A Bordeaux, il y avait eu d’ailleurs une grève des logisticienNEs de l’hôpital qui se plaignaient également de conditions désastreuses notamment dans les sous-sols du CHU. Est-ce que vous arrivez à échanger entre les différents corps de métiers de l’hôpital ?
On n’a pas beaucoup de temps d’échange en dehors de l’échange sur les tâches du travail à proprement parlé. Et dans le public, les personnes qui s’occupent du ménage, elles sont en sous-traitance. Des meufs qui arrivent de 6H à 9H, qui repartent, et qui reviennent le soir, donc avec des horaires terribles, et qui ne sont plus du tout intégrées au service, donc quelque part ça divise les corps de métiers, tu peux moins faire corps, donc ça rend plus compliqué de mener des luttes collectives.

 

Beaucoup d’étudiantEs en l’Institut de formation en soins infirmiers (IFSI) sont aujourd’hui démotivéEs par la profession et quittent la formation, rien qu’en voyant de l’extérieur ce qu’il se passe, mais aussi parfois de l’intérieur quand ils et elles sont mobiliséEs en renfort covid. En tant que jeune infirmière, qu’est-ce que tu aurais envie de leur dire ?

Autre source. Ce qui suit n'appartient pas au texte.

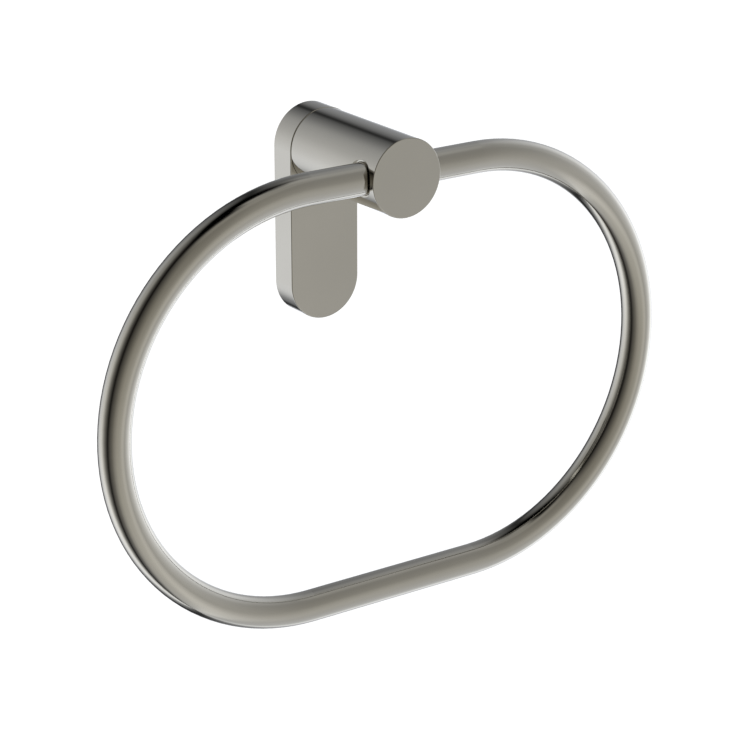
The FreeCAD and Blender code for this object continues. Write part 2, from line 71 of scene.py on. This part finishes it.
# The studio round the object, as soft upright panels of light. Azimuth 0 is the way the object faces (-Y), 90 is
# +X and 180 is behind it. Each panel has its middle azimuth, its share of light beside the middle (pairs of offset
# and share), and its strength from below upwards (pairs of elevation and strength). They are set so that the
# bands that the metal mirrors lie where the photograph has them.
STUDIO = {
    "left_softbox": (
        -137,
        ((-52, 0), (-45, 0.10), (-40, 0.18), (-33, 0.37), (-25, 0.62), (-18, 0.84), (-10, 0.95), (5, 1),
         (10, 0.98), (20, 0.70), (30, 0.40), (38, 0.23), (47, 0.11), (54, 0.045), (60, 0.01), (66, 0)),
        ((-90, 0.50), (-80, 0.68), (-57, 0.66), (-44, 0.69), (-30, 0.63), (-18, 0.56), (-8, 0.49), (5, 0.43),
         (25, 0.30), (45, 0.19), (60, 0.09), (72, 0)),
    ),
    "left_spill": (
        -172,
        ((-27, 0), (-24, 0.20), (-20, 0.60), (-15, 0.80), (-4, 1), (4, 0.97), (10, 0.8), (16, 0.45),
         (21, 0.25), (28, 0)),
        ((-12, 0), (-3, 0.03), (9, 0.08), (20, 0.135), (30, 0.125), (50, 0.085), (60, 0.045), (70, 0)),
    ),
    "left_spill_low": (
        -156,
        ((-18, 0), (-10, 0.7), (4, 1), (10, 0.4), (16, 0)),
        ((-26, 0), (-16, 0.04), (-6, 0.07), (4, 0.05), (16, 0)),
    ),
    "front_wall": (
        40,
        ((-118, 0), (-113, 0.06), (-106, 0.17), (-96, 0.28), (-87, 0.38), (-67, 0.66), (-57, 0.78),
         (-47, 0.79), (-33, 0.82), (-20, 0.97), (84, 1), (90, 0.84), (101, 0.48), (113, 0.24), (119, 0.10),
         (125, 0.03), (130, 0)),
        ((-90, 0.37), (-65, 0.345), (-45, 0.325), (-25, 0.295), (0, 0.245), (20, 0.20), (40, 0.175),
         (55, 0.17), (61, 0.10), (68, 0.02), (72, 0)),
    ),
    "front_top": (
        0,
        ((-80, 0), (-60, 0.1), (-45, 0.5), (-25, 0.9), (0, 1), (55, 1), (70, 1.4), (90, 1.5), (100, 0.9),
         (112, 0)),
        ((50, 0), (56, 0.04), (62, 0.10), (66, 0.12), (70, 0.06), (75, 0.01), (80, 0)),
    ),
    "floor_glow": (
        22,
        ((-70, 0), (-60, 0.25), (-30, 0.3), (-20, 0.45), (-14, 0.65), (-8, 0.9), (-2, 0.95), (3, 0.9),
         (8, 0.7), (12, 0.3), (16, 0)),
        ((-90, 0.13), (-70, 0.18), (-57, 0.145), (-45, 0.12), (-27, 0.075), (-15, 0.06), (-5, 0.05),
         (5, 0.03), (15, 0)),
    ),
    "floor_glow_wide": (
        0,
        ((-45, 0), (-20, 0.5), (0, 1), (20, 0.7), (40, 0)),
        ((-62, 0), (-42, 0.04), (-27, 0.025), (0, 0)),
    ),
    "overhead": (
        45,
        ((-60, 0), (-42, 0.25), (-30, 0.65), (-22, 1), (8, 1), (22, 0.55), (42, 0.15), (55, 0)),
        ((62, 0), (66, 0.04), (71, 0.13), (75, 0.20), (80, 0.17), (85, 0.10), (90, 0.03)),
    ),
    "right_softbox": (
        96,
        ((-24, 0), (-15, 0.28), (-9, 0.70), (-3, 1), (3, 1), (9, 0.85), (15, 0.62), (21, 0.42), (27, 0.14),
         (33, 0)),
        ((-90, 0.02), (-70, 0.10), (-58, 0.15), (-50, 0.29), (-42, 0.38), (-30, 0.37), (-20, 0.34),
         (-8, 0.34), (2, 0.25), (10, 0.12), (20, 0.03), (28, 0)),
    ),
    "right_softbox_wide": (
        82,
        ((-46, 0), (-38, 0.15), (-32, 0.28), (-25, 0.45), (-13, 0.85), (-5, 0.97), (2, 0.70), (11, 0.60),
         (19, 0.58), (27, 0.4), (35, 0)),
        ((-72, 0), (-58, 0.06), (-46, 0.08), (-36, 0.19), (-22, 0.34), (-10, 0.26), (0, 0.17), (10, 0.12),
         (20, 0.08), (30, 0.04), (52, 0.02), (66, 0)),
    ),
    "right_softbox_top": (
        108,
        ((-42, 0), (-33, 0.2), (-21, 0.4), (-15, 0.65), (-9, 0.85), (3, 1), (9, 0.95), (15, 0.70),
         (21, 0.48), (33, 0.32), (45, 0.26), (49, 0.12), (53, 0)),
        ((-20, 0), (0, 0.12), (10, 0.23), (20, 0.28), (30, 0.20), (40, 0.13), (50, 0.05), (60, 0.03),
         (68, 0)),
    ),
    "right_low": (
        116,
        ((-22, 0), (-18, 0.15), (-14, 0.7), (-10, 0.95), (-2, 1), (4, 0.8), (8, 0.45), (13, 0.1), (17, 0)),
        ((-90, 0.02), (-80, 0.06), (-70, 0.14), (-58, 0.16), (-48, 0.08), (-38, 0)),
    ),
    "right_edge": (
        87,
        ((-12, 0), (-6, 0.8), (0, 1), (5, 0.6), (10, 0)),
        ((-60, 0), (-48, 0.09), (-36, 0.16), (-26, 0.14), (-14, 0.05), (-6, 0)),
    ),
    "backdrop": (
        140,
        ((-26, 0), (-16, 0.5), (-8, 0.9), (0, 1), (8, 1), (14, 0.6), (19, 0.15), (23, 0)),
        ((-50, 0), (-46, 0.07), (-38, 0.30), (-28, 0.42), (-12, 0.42), (-4, 0.15), (3, 0.02), (8, 0)),
    ),
    "behind_low": (
        176,
        ((-12, 0), (-7, 0.6), (-3, 1), (3, 0.9), (8, 0.4), (13, 0)),
        ((-90, 0.02), (-82, 0.05), (-62, 0.06), (-52, 0.02), (-44, 0.03), (-38, 0.07), (-33, 0.03),
         (-28, 0)),
    ),
}

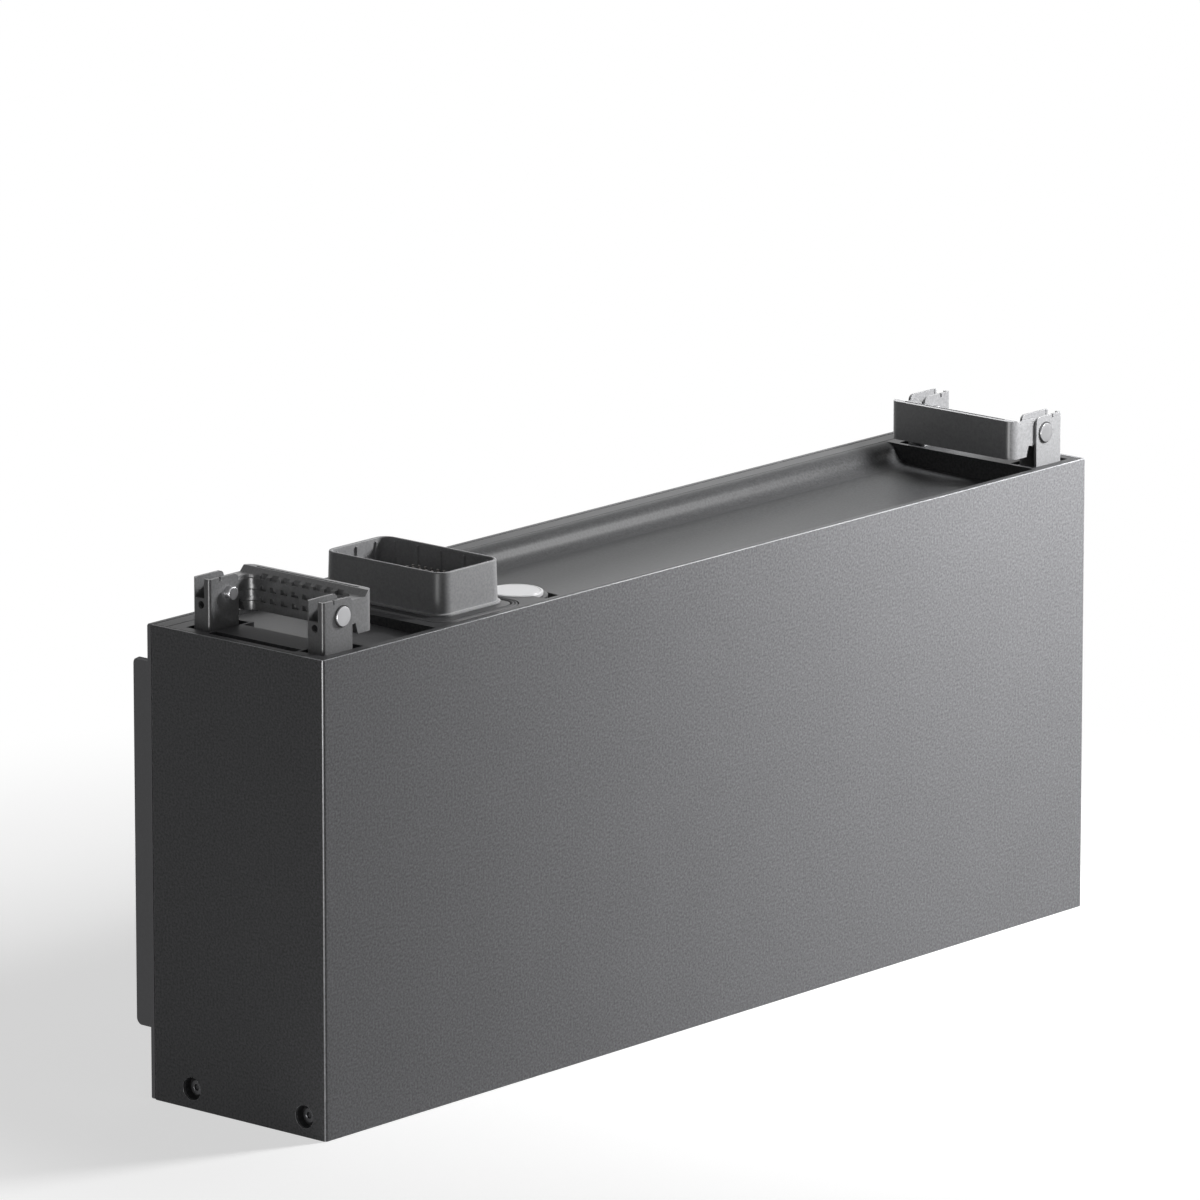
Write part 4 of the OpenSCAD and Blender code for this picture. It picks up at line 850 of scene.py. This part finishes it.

Tout dépend des raisons de cette démotivation. Ce sont des personnes qui subissent, encore plus que les salariéEs, tout ce qui est harcèlement sexuel et racisme au cours de leur formation. Si c’est pour des raisons comme ça je pense qu’il faut pas se mettre en danger pour exercer un métier, mais si la démotivation est plus liée au contexte sanitaire, ils et elles ont sûrement été forméEs par des infirmières qui ne sont pas hyper disposées à la bienveillance, qui n’ont pas le temps d’enseigner correctement vu le contexte dans lequel elles exercent elles-mêmes. Mais ça peut être aussi une occasion de tirer ça à notre avantage, de se mobiliser et de défendre l’hôpital public qu’on a envie d’avoir.